San Francisco recently became the first U.S. city to officially adopt
the precautionary principle, requiring by ordinance that "All
officers, boards, commissions, and departments of the City and County
shall implement the Precautionary Principle in conducting the City and
County's affairs." Several other U.S. cities are reportedly
considering following suit.

Decisions about regulating risks involve a complex interaction of
science, public policy, values, economics, incentives, precautions,
and uncertainty. Attempting to replace the admittedly difficult and
messy steps needed to reach the best possible risk decisions with a
simplistic slogan like the precautionary principle is inconsistent
with fundamental tenets of democracy. The inherent ambiguity and
arbitrariness of the principle give regulators unfettered discretion
to adopt unreasonable regulations, contrary to the greater principle
that we have a government of laws, not men.

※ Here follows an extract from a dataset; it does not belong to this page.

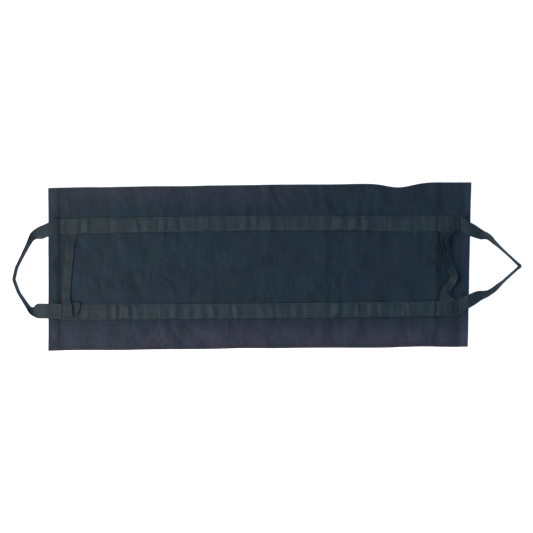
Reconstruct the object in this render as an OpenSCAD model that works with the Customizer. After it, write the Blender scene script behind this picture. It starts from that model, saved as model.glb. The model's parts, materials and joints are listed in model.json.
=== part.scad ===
// Soft rescue stretcher: a hemmed cloth sheet carrying two long webbing straps, a webbing loop past
// each end for dragging, and a webbing handle across the sheet near each end for lifting.
// The sheet is stored folded like an accordion, so it is drawn as panels between its storage creases.
// X runs from the head end (-X) to the foot end (+X), Y from the right strap (-Y) to the left strap
// (+Y), and Z up. The origin is the centre of the underside. Millimetres.

/* [Sheet] */
// Length of the sheet
sheet_l = 1800; // [1800:10:1900]
// Width of the sheet
sheet_w = 700; // [660:10:760]
// Thickness of one layer of cloth
cloth_t = 1; // [0.6:0.1:1.2]
// Width of the hem folded across each end
end_hem_w = 47; // [44:1:50]
// Width of the hem folded along each side
side_hem_w = 15; // [10:1:20]
// Layers of cloth in a hem
hem_layers = 3; // [2:1:3]

/* [Storage creases] */
// Distance from one crease to the next
crease_pitch = 235; // [232:1:235]
// Distance from the centre of the sheet to the middle crease, which lies on the foot side
middle_crease_x = 53.5; // [52:0.5:55]
// Slit left between two panels at a crease
crease_gap = 1; // [0.5:0.1:2]

/* [Long straps] */
// Width of the webbing
web_w = 64; // [60:1:66]
// Thickness of the webbing
web_t = 2.5; // [2:0.1:2.6]
// Distance between the centre lines of the two straps
strap_spacing = 366; // [350:2:380]

/* [End loops] */
// Height of the grip, where the webbing is folded in half and stands on its edge
loop_grip_h = 32; // [26:1:33]
// How far the head loop reaches past the sheet
head_loop_reach = 145; // [130:1:150]
// How far the foot loop reaches past the sheet
foot_loop_reach = 204; // [190:1:210]
// Length of each flat leg, from the hem to where its grip begins
loop_leg_l = 88; // [80:1:90]

/* [Cross handles] */
// Distance from each end of the sheet to the middle of its cross handle
handle_inset = 98; // [94:1:99]
// Width of the head handle's grip, where the webbing is folded in half
head_grip_w = 34; // [28:1:36]
// Width of the foot handle's grip, where the folded webbing rolls towards its edge
foot_grip_w = 24; // [18:1:30]
// Length over which a handle narrows next to a strap
funnel_l = 40; // [35:1:45]
// Length of the slack that droops over the right strap at the head end
slack_l = 58; // [50:1:60]

/* [Stitching] */
// Width of a row of stitches
row_w = 1; // [0.8:0.1:1.2]
// Height of a row of stitches above what it is sewn to
row_h = 0.5; // [0.3:0.1:0.6]
// Distance from a webbing edge to its row of stitches
row_inset = 4; // [3:0.5:6]

/* [Hidden] */
panels = 8;
ply_gap = 0.05;
hump_ramp = 6;
curve_steps = 12;
hem_t = hem_layers * cloth_t;
half_l = sheet_l / 2;
half_w = sheet_w / 2;
strap_y = strap_spacing / 2;
strap_inner_y = strap_y - web_w / 2;
strap_end_x = half_l - end_hem_w - 1;
strap_z = cloth_t + ply_gap;
hump_z = strap_z + web_t + ply_gap;
tail_z = hem_t + ply_gap;
loop_x = half_l - 24;
handle_x = half_l - handle_inset;
grip_t = 2 * web_t;

// Place of crease i, which lies between panel i and panel i + 1.
function crease(i) = middle_crease_x + (i - panels / 2) * crease_pitch;
// Both ends of panel i along X, cut back to the given limit on the first and last panels.
function panel_from(i, limit = half_l) = i == 1 ? -limit : crease(i - 1) + crease_gap / 2;
function panel_to(i, limit = half_l) = i == panels ? limit : crease(i) - crease_gap / 2;

// Point at t, from 0 to 1, along a cubic curve with end points a, d and handles b, c.
function cubic(a, b, c, d, t) =
    pow(1 - t, 3) * a + 3 * t * pow(1 - t, 2) * b + 3 * t * t * (1 - t) * c + pow(t, 3) * d;
// Unit normal to a path at its point k.
function path_normal(p, k) =
    let (d = p[min(k + 1, len(p) - 1)] - p[max(k - 1, 0)]) [-d.y, d.x] / norm(d);
// Path p moved sideways by s.
function beside(p, s) = [for (k = [0:len(p) - 1]) p[k] + s * path_normal(p, k)];
function backwards(p) = [for (k = [len(p) - 1:-1:0]) p[k]];
// Two cubic curves that meet at a loop's furthest point.
function bow(a, b, c, apex, e, f, g) = concat(
    [for (k = [0:curve_steps - 1]) cubic(a, b, c, apex, k / curve_steps)],
    [for (k = [0:curve_steps]) cubic(apex, e, f, g, k / curve_steps)]);

// Straight bar between two points in plan, as wide as a row of stitches.
module stitch_row(a, b, z) {
    d = b - a;
    translate([a.x, a.y, z])
        rotate([0, 0, atan2(d.y, d.x)])
            translate([0, -row_w / 2, 0])
                cube([norm(d), row_w, row_h]);
}

// Boxed cross of stitches that holds webbing down.
module boxed_cross(centre, size, z) {
    h = size / 2;
    corners = [for (s = [[-1, -1], [1, -1], [1, 1], [-1, 1]]) centre + [s.x * h.x, s.y * h.y]];
    union() {
        for (k = [0:3]) stitch_row(corners[k], corners[(k + 1) % 4], z);
        stitch_row(corners[0], corners[2], z);
        stitch_row(corners[1], corners[3], z);
    }
}

// One panel of the sheet, with its share of the side hems and, at an end, the end hem.
module cloth_panel(i) {
    from = panel_from(i);
    l = panel_to(i) - from;
    color("#33414e") union() {
        translate([from, -half_w, 0]) cube([l, sheet_w, cloth_t]);
        for (y = [-half_w, half_w - side_hem_w])
            translate([from, y, 0]) cube([l, side_hem_w, hem_t]);
        if (i == 1) translate([-half_l, -half_w, 0]) cube([end_hem_w, sheet_w, hem_t]);
        if (i == panels) translate([half_l - end_hem_w, -half_w, 0]) cube([end_hem_w, sheet_w, hem_t]);
    }
}

// A long strap's part on panel i. On an end panel it rises over the handle sewn beneath it.
module strap_piece(i, side) {
    from = panel_from(i, strap_end_x);
    to = panel_to(i, strap_end_x);
    mid = i == 1 ? -handle_x : handle_x;
    rise = hump_z - strap_z;
    hump = [[mid - web_w / 2 - hump_ramp, 0], [mid - web_w / 2, rise],
            [mid + web_w / 2, rise], [mid + web_w / 2 + hump_ramp, 0]];
    over = concat([[from, 0]], i == 1 || i == panels ? hump : [], [[to, 0]]);
    color("#3f4c57")
        translate([0, side * strap_y, strap_z])
            rotate([90, 0, 0])
                linear_extrude(height = web_w, center = true)
                    polygon(concat(over, [for (p = backwards(over)) p + [0, web_t]]));
}

// Rows of stitches along both edges of both straps on panel i, and the end hem's own row.
module thread_on_panel(i) {
    margin = web_w / 2 + hump_ramp + row_inset;
    from = i == 1 ? -handle_x + margin : panel_from(i);
    to = i == panels ? handle_x - margin : panel_to(i);
    top = strap_z + web_t + ply_gap;
    end = i == 1 ? -1 : 1;
    color("#1d252d") {
        for (side = [-1, 1], edge = [-1, 1]) {
            y = side * strap_y + edge * (web_w / 2 - row_inset);
            if (to > from) stitch_row([from, y], [to, y], top);
        }
        if (i == 1 || i == panels) {
            hem_row_x = end * (half_l - end_hem_w + row_inset);
            for (side = [-1, 1])
                boxed_cross([end * handle_x, side * strap_y], [web_w, web_w] - 2 * row_inset * [1, 1],
                            hump_z + web_t + ply_gap);
            for (y = [[-half_w, -strap_y - web_w], [-strap_inner_y + web_w / 2, strap_inner_y - web_w / 2],
                      [strap_y + web_w, half_w]])
                stitch_row([hem_row_x, y[0]], [hem_row_x, y[1]], hem_t + ply_gap);
        }
    }
}

// The two sewn ends of an end loop, lying on the hem. Ends is -1 at the head and 1 at the foot.
module loop_tails(end, left_y, right_y) {
    from = half_l - end_hem_w;
    color("#43525c")
        for (y = [left_y, right_y])
            translate([end > 0 ? from : -loop_x + 1, y - web_w / 2, tail_z])
                cube([loop_x - 1 - from, web_w, web_t]);
}

// A flat leg from the hem to the point where the webbing folds in half.
module loop_leg(from, to) {
    half = [0, web_w / 2];
    translate([0, 0, tail_z])
        linear_extrude(height = web_t)
            polygon([from - half, from + half, to + 0.9 * half, to - 0.9 * half]);
}

// The folded grip, standing on its edge along a path.
module loop_grip(path) {
    translate([0, 0, tail_z])
        linear_extrude(height = loop_grip_h)
            polygon(concat(beside(path, grip_t / 2), backwards(beside(path, -grip_t / 2))));
}

// The head loop sags towards the right strap.
module head_loop() {
    notch = loop_x + loop_leg_l;
    apex = [-half_l - head_loop_reach, -44];
    color("#43525c") union() {
        loop_leg([-loop_x, 178], [-notch, 132]);
        loop_leg([-loop_x, -177], [-notch, -168]);
        loop_grip(bow([8 - notch, 146], [-notch - 25, 107], apex + [0, 70],
                      apex, apex - [0, 40], [-notch - 31, -140], [8 - notch, -174]));
    }
}

// The foot loop is pulled out to a sharp kink.
module foot_loop() {
    notch = loop_x + loop_leg_l;
    apex = [half_l + foot_loop_reach, 1];
    color("#37444f") union() {
        loop_leg([loop_x, 167], [notch, 115]);
        loop_leg([loop_x, -176], [notch, -116]);
        loop_grip(bow([notch - 8, 128], [notch + 36, 103], apex + [-54, 50],
                      apex, apex - [29, 19], [notch + 56, -72], [notch - 8, -122]));
    }
}

// A cross handle's two ends, flat beneath the straps.
module handle_tabs(end) {
    for (side = [-1, 1])
        translate([end * handle_x - web_w / 2, side * strap_y - web_w / 2, strap_z])
            cube([web_w, web_w, web_t]);
}

// The head handle's ends, with the slack that has drooped over the right strap.
module head_handle_ends() {
    slack_z = hump_z + web_t + row_h + 2 * ply_gap;
    color("#3f4c57") {
        handle_tabs(-1);
        translate([-handle_x - head_grip_w, -strap_inner_y - slack_l, slack_z])
            cube([head_grip_w, slack_l, grip_t]);
    }
}

module foot_handle_ends() {
    color("#36434e") handle_tabs(1);
}

// A handle's grip: full width at a strap, folded to half width in between. Path gives the centre
// line from the left strap to the right one.
module handle_grip(path, grip_w) {
    n = len(path) - 1;
    half_width = [for (k = [0:n]) k == 0 || k == n ? web_w / 2 : grip_w / 2];
    outline = concat([for (k = [0:n]) path[k] + [half_width[k], 0]],
                     [for (k = [n:-1:0]) path[k] - [half_width[k], 0]]);
    translate([0, 0, strap_z]) linear_extrude(height = grip_t) polygon(outline);
}

// The head handle leans towards the head end on its way to the right strap.
module head_grip() {
    reach = strap_inner_y - ply_gap;
    color("#45535d")
        handle_grip([[-handle_x, reach], [-handle_x - 3, reach - funnel_l],
                     [-handle_x - 20, funnel_l - reach], [-handle_x - 8, -reach]], head_grip_w);
}

// The foot handle bows towards the foot end.
module foot_grip() {
    reach = strap_inner_y - ply_gap;
    color("#36434e")
        handle_grip([[handle_x + 4, reach], [handle_x - 6, reach - funnel_l], [handle_x + 23, 14],
                     [handle_x + 35, -58], [handle_x + 4, funnel_l - reach], [handle_x + 4, -reach]],
                    foot_grip_w);
}

for (i = [1:panels]) {
    cloth_panel(i);
    strap_piece(i, 1);
    strap_piece(i, -1);
    thread_on_panel(i);
}
loop_tails(-1, 184, -178);  // head_loop_tails
head_loop();
head_handle_ends();
head_grip();
loop_tails(1, 176, -182);  // foot_loop_tails
foot_loop();
foot_handle_ends();
foot_grip();
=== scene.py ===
import json
import math

import bpy
import numpy as np
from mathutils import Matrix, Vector


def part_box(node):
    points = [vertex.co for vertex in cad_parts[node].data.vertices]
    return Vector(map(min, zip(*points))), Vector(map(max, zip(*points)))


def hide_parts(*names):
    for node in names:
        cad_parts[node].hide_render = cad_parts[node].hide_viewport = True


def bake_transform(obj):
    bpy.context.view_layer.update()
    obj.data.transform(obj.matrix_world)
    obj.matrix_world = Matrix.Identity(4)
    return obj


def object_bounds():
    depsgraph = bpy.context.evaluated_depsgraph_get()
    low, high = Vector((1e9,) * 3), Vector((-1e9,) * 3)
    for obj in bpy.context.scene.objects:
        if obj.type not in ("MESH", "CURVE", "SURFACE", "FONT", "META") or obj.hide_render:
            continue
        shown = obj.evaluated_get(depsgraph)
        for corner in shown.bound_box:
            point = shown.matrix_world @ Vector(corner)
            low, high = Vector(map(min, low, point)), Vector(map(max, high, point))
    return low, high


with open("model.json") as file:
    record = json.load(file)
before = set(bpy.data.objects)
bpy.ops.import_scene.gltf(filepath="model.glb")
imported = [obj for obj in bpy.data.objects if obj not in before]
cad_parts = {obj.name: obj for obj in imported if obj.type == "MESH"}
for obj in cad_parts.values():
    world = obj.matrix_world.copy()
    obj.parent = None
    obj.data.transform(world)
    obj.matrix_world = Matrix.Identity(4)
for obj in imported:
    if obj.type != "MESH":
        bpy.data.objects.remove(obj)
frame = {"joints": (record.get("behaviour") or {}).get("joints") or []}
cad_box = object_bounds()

# The looks of the rescue stretcher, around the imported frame. Lengths are metres, and MM turns
# millimetres into them. Everything sewn to the sheet is laid out in flat sheet coordinates (x, y),
# then carried onto the rumpled sheet by on_sheet(), so that straps, stitches and cloth move together.

MM = 0.001
PANELS = 8

# ---------------- sizes taken from the frame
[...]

The precautionary principle is an open invitation for nations to
impose protectionist restrictions on trade, for regulators to write
burdensome rules based on bias or emotion, and for companies to lobby
for unfair restrictions on their competitors. Moreover, because the
principle does not provide a meaningful foundation for making risk
decisions, the true basis for these decisions is kept hidden,
undermining the transparency and public accountability critical to
democratic government. In short, the rapidly proliferating
precautionary principle is bound to inflict a lot more damage around
the world before it finally and inevitably collapses upon itself.